══ SUPPLIED DATA ══

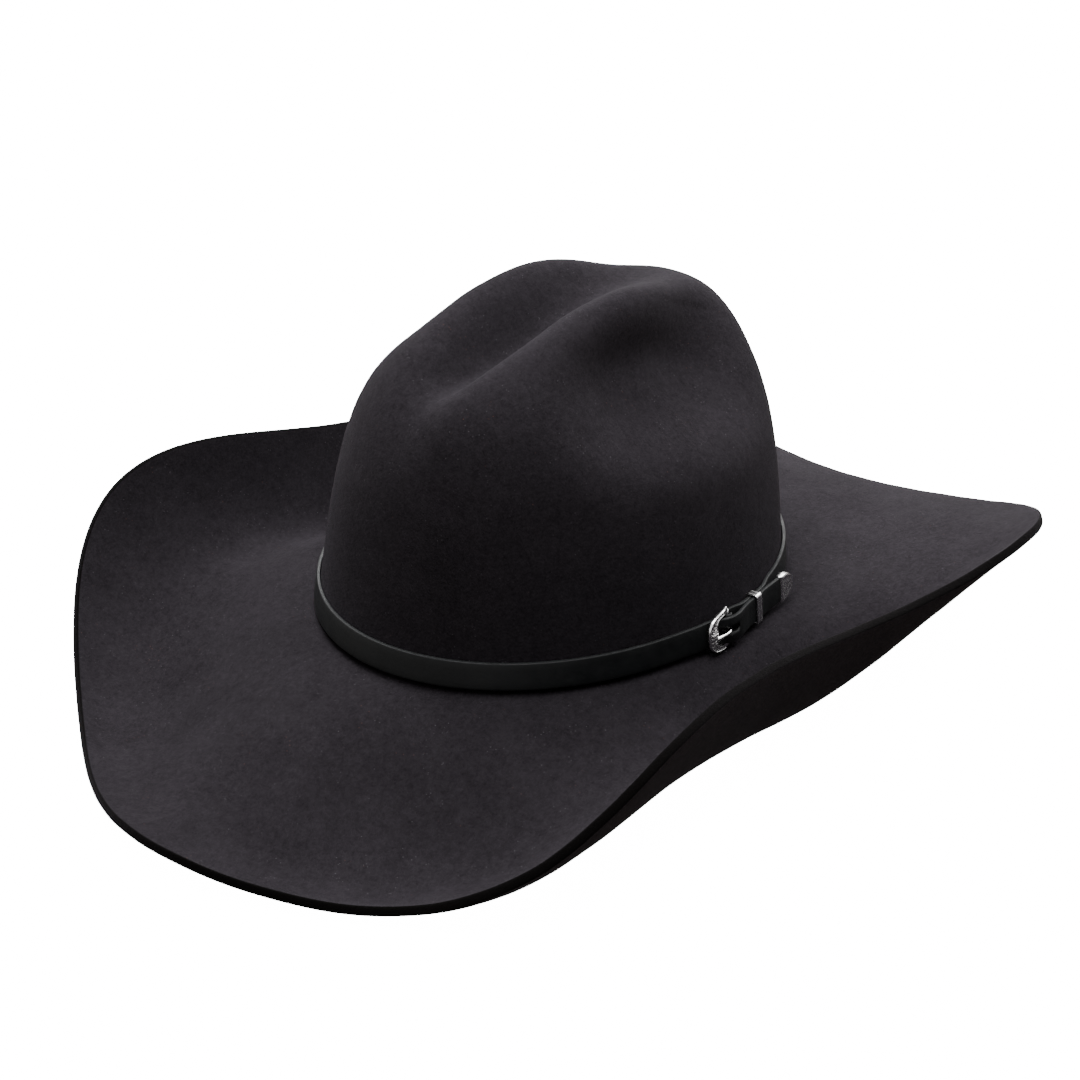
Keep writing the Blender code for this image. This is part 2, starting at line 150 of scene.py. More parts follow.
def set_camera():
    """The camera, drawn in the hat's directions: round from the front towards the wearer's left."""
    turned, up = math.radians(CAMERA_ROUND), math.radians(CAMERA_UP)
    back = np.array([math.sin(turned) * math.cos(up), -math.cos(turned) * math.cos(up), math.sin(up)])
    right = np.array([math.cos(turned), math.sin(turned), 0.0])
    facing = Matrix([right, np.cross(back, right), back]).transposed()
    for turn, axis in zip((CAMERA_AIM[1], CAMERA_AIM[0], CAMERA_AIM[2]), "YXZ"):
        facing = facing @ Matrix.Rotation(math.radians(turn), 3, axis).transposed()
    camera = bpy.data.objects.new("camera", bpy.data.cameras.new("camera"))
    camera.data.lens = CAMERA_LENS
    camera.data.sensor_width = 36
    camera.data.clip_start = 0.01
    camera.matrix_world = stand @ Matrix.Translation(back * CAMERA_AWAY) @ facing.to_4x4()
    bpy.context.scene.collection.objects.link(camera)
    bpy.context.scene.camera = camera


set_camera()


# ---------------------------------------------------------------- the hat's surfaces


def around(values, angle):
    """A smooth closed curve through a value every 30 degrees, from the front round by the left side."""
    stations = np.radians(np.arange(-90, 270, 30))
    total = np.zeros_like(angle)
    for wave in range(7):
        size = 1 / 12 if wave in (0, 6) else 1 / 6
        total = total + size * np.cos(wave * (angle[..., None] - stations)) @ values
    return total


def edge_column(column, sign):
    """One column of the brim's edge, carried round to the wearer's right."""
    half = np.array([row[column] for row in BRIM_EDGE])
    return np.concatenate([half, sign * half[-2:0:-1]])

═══

**TASK STATEMENT:**
Word for word, quote the lines of the material from the first line through the line with "the hat's surfaces", both ends included.

**PROBLEM SOLUTION:**
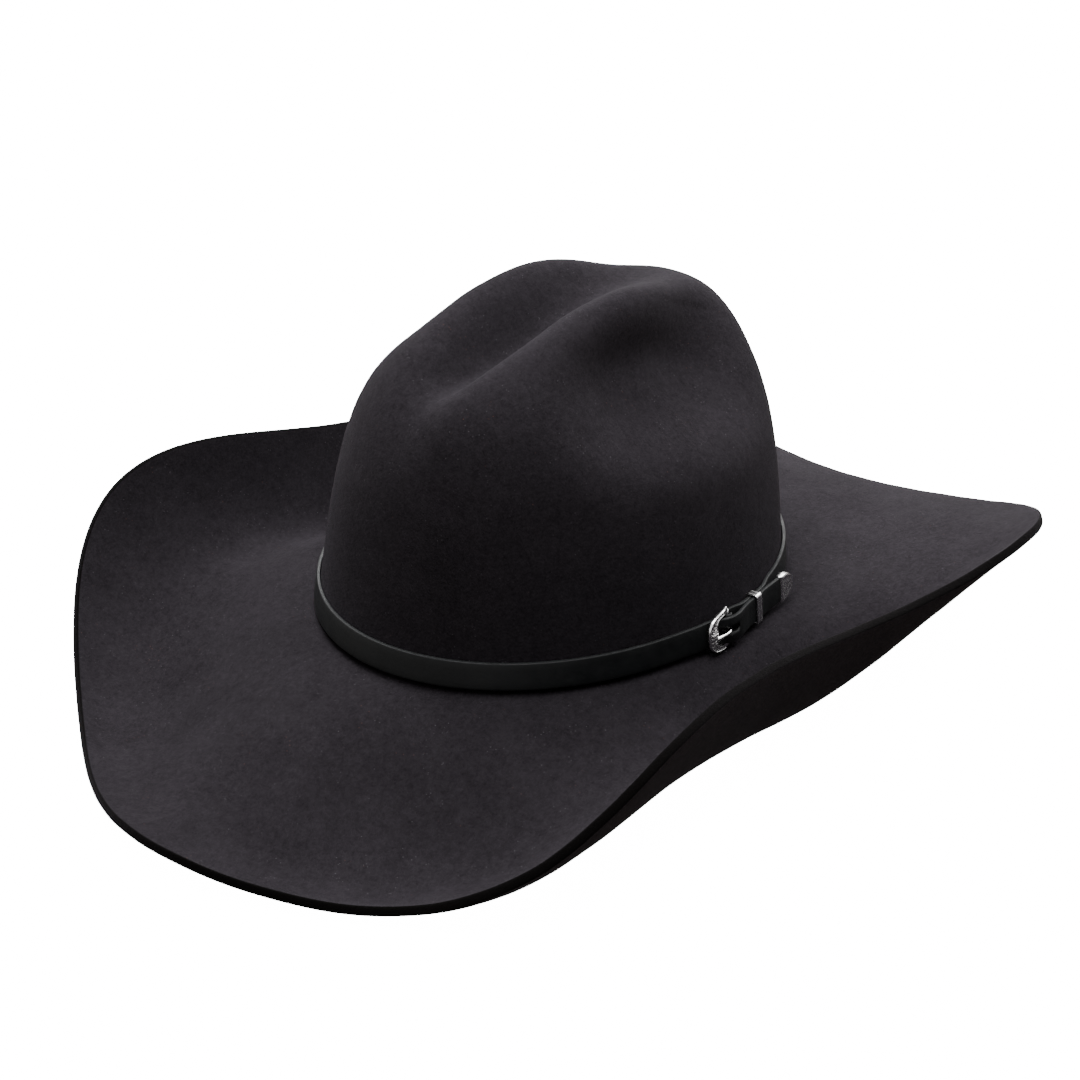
Keep writing the Blender code for this image. This is part 2, starting at line 150 of scene.py. More parts follow.
def set_camera():
    """The camera, drawn in the hat's directions: round from the front towards the wearer's left."""
    turned, up = math.radians(CAMERA_ROUND), math.radians(CAMERA_UP)
    back = np.array([math.sin(turned) * math.cos(up), -math.cos(turned) * math.cos(up), math.sin(up)])
    right = np.array([math.cos(turned), math.sin(turned), 0.0])
    facing = Matrix([right, np.cross(back, right), back]).transposed()
    for turn, axis in zip((CAMERA_AIM[1], CAMERA_AIM[0], CAMERA_AIM[2]), "YXZ"):
        facing = facing @ Matrix.Rotation(math.radians(turn), 3, axis).transposed()
    camera = bpy.data.objects.new("camera", bpy.data.cameras.new("camera"))
    camera.data.lens = CAMERA_LENS
    camera.data.sensor_width = 36
    camera.data.clip_start = 0.01
    camera.matrix_world = stand @ Matrix.Translation(back * CAMERA_AWAY) @ facing.to_4x4()
    bpy.context.scene.collection.objects.link(camera)
    bpy.context.scene.camera = camera


set_camera()


# ---------------------------------------------------------------- the hat's surfaces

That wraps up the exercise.